4 out of 5 stars
The first sentence in Elizabeth Bard’s food memoir, Lunch in Paris, is “I slept with my friend husband halfway through our first date.” From there I was hooked–and so was she. An American living in London, who meets a Parisian, never to return to live in the States again. Was it the man or the food? “The waiter slapped down my pavé au poivre. It was not a particularly impressive plate—a hunk of meat, fat fried potatoes piled carelessly to one side. But something happened as I sliced the first bite—no resistance, none at all. The knife slid through the meat; the thinnest layer of crusty brown opening to reveal a pulpy red heart. I watched as the pink juices puddled into the buttery pepper sauce.” Bard and this reader were swooning at this point!
Bard aptly captures what it’s like to live in a city and country with little knowledge of the language and eventually learning the ropes; visits to the farmer’s market and the butchers ends up with a mixture of English, French, and finger pointing. Finding friends, finding a job, life as we all know it is not as she knows it, with everything different and a struggle. But what she does have is cooking skills, and she learns how to make traditional French dishes and weaves entertaining recipes in each chapter. The recipes even are fun to read, and she carefully crafts each one with clear directions for even the novice cook. Along with cooking, Bard loving describes Paris and for the armchair traveler (and armchair foodie), this is a joy to read. It’s a romantic love story, filled with observations on French women, food habits, Paris, and even the unsexy themes such as the French health care system and buying real estate in Paris.

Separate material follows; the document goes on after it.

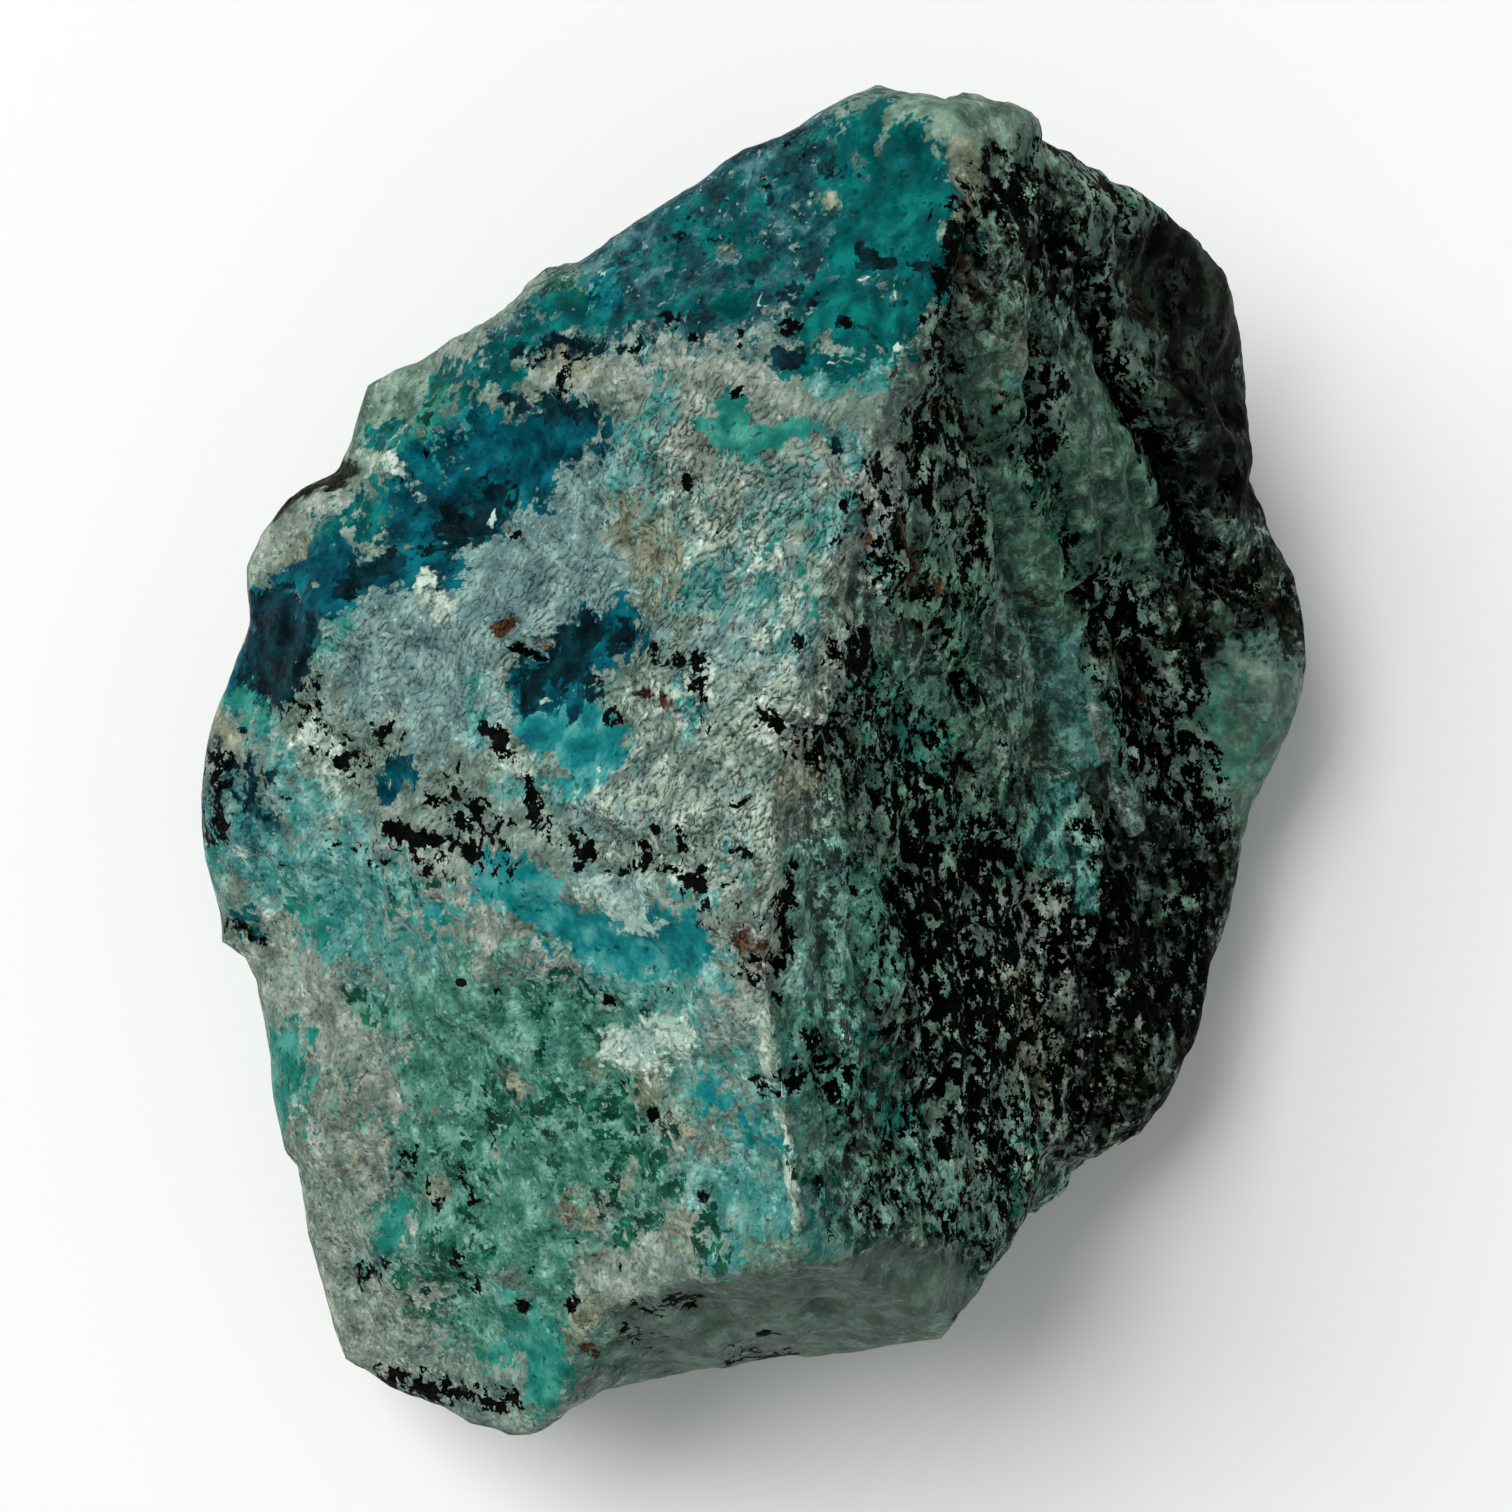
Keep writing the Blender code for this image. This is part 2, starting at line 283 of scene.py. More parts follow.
# scooped dishes: squared distance to the nearest of one random point per lattice cell
def scoopNoise(points, wavelength, seed):
    dice = np.random.RandomState(seed)
    table = dice.permutation(noisePeriod)
    jitter = dice.uniform(size=(noisePeriod, 3))
    scaled = points / wavelength
    cell = np.floor(scaled).astype(int)
    nearest = np.full(len(points), np.inf)
    for step in np.ndindex(3, 3, 3):
        at = cell + step - 1
        away = scaled - at - jitter[shuffled(table, at)]
        nearest = np.minimum(nearest, (away**2).sum(axis=1))
    return nearest


# broad relief in mm: lumps plus two sizes of scoops on bent coordinates, the scoops shallower
# where the rock is foliated
def broadRelief(form, points):
    wavelength, height, seed = form["lumps"]
    rise = height * latticeNoise(points, wavelength, seed)
    foliated = foliation(*seenAt(points))
    for name, keep in form["foliatedShares"].items():
        wavelength, height, seed = form[name]
        shift = form["bend"] * wavelength * latticeNoise(points, wavelength, seed + 1)
        scoops = scoopNoise(points + shift[:, None], wavelength, seed)
        rise = rise + height * (scoops - form["scoopMiddle"]) * (1 - (1 - keep) * foliated)
    return rise


# share of the broad relief kept, small near the rim so that the outline stays as drawn: one, less
# a bell curve of the distance to the rim
def rimCalm(form, points):
    x, y, height = points.T
    angle = np.arctan2(y, x)
    out = np.hypot(x, y) - rimRadius(form, angle)
    gap = np.hypot(out, (height - rimHeight(form, angle)) / form["rimCalmTall"])
    return 1 - (1 - form["rimShare"]) * np.exp(-((gap / form["rimCalm"]) ** 2))


# One mineral's look. Tones are dark, middle and light; edge is how far a patch fades in pixels,
# lobe the size in mm of the largest lobes of its border and ragged their reach, fine the reach of
# the small ones, soft how blurred the border is, and stretch how far the lobes are drawn out.
def mineral(tones, edge, lobe, ragged, fine, soft, stretch=1):
    return {"tones": tones.split(), "edge": edge, "lobe": lobe, "ragged": ragged, "fine": fine,
            "soft": soft, "stretch": stretch}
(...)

If I have one criticism for the book, if it can be called that, is I feel Bard may be on a different plane than perhaps her average reader as she was able to travel to the United States (and her parents to France) in what appeared to be several times a year. Most of the people I know don’t have that luxury of traveling to see overseas family once a year or more. Still, this was a fun journey to take and a life to live in for a little while.